╭─ Material supplied
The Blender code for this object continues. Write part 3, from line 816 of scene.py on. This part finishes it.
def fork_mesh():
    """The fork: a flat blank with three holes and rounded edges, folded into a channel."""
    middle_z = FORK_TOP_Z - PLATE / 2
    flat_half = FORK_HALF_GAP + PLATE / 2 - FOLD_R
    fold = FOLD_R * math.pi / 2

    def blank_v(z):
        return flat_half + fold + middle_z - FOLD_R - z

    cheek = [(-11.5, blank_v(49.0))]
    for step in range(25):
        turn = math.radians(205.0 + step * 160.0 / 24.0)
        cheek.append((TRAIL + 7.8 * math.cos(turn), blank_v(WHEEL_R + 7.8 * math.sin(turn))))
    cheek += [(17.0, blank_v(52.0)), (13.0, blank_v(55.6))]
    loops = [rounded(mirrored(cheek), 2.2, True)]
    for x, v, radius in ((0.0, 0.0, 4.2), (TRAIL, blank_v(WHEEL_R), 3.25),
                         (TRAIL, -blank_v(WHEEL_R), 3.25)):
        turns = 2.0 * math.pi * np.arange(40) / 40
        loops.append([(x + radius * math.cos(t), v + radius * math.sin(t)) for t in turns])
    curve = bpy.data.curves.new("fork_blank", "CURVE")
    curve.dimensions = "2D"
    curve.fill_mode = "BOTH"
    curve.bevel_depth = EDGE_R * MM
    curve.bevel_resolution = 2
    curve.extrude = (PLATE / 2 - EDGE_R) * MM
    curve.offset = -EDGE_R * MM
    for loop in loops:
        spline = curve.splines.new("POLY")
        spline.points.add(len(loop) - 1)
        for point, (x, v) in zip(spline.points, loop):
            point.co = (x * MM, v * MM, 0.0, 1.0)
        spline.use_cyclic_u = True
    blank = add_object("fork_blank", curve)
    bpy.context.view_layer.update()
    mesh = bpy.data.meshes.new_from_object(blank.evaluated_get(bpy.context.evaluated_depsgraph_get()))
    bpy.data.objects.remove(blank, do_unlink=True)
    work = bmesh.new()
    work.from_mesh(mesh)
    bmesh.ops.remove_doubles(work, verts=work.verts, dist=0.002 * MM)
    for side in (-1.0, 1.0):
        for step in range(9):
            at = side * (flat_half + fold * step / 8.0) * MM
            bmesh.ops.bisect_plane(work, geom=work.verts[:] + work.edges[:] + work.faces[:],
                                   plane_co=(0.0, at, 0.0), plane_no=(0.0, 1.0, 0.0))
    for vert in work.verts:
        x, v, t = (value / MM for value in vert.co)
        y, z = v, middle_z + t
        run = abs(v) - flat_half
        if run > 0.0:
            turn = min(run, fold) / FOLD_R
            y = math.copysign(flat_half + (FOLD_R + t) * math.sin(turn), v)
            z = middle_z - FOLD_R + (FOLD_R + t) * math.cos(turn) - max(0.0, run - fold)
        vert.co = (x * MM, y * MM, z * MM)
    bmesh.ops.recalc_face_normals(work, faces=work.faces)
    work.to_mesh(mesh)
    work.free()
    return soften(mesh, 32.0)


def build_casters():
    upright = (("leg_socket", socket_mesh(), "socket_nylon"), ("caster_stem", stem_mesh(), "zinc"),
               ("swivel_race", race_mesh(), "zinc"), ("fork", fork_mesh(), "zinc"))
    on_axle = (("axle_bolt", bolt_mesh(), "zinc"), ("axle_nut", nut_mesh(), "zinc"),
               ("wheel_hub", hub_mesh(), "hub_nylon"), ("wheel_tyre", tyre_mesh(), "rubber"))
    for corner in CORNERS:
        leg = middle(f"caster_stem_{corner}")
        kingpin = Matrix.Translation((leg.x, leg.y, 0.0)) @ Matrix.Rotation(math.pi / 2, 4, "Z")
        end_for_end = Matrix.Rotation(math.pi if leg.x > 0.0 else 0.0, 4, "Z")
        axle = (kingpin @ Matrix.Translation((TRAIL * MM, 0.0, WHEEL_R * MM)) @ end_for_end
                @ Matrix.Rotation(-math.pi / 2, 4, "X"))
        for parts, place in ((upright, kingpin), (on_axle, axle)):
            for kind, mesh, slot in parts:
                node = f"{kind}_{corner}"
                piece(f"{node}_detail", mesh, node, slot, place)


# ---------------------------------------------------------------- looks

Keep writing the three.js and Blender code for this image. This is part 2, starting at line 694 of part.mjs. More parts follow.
╰─
What to work on:
What is the number of lines in the data that hold the string "this"? Answer with the number only.

Finished task:
2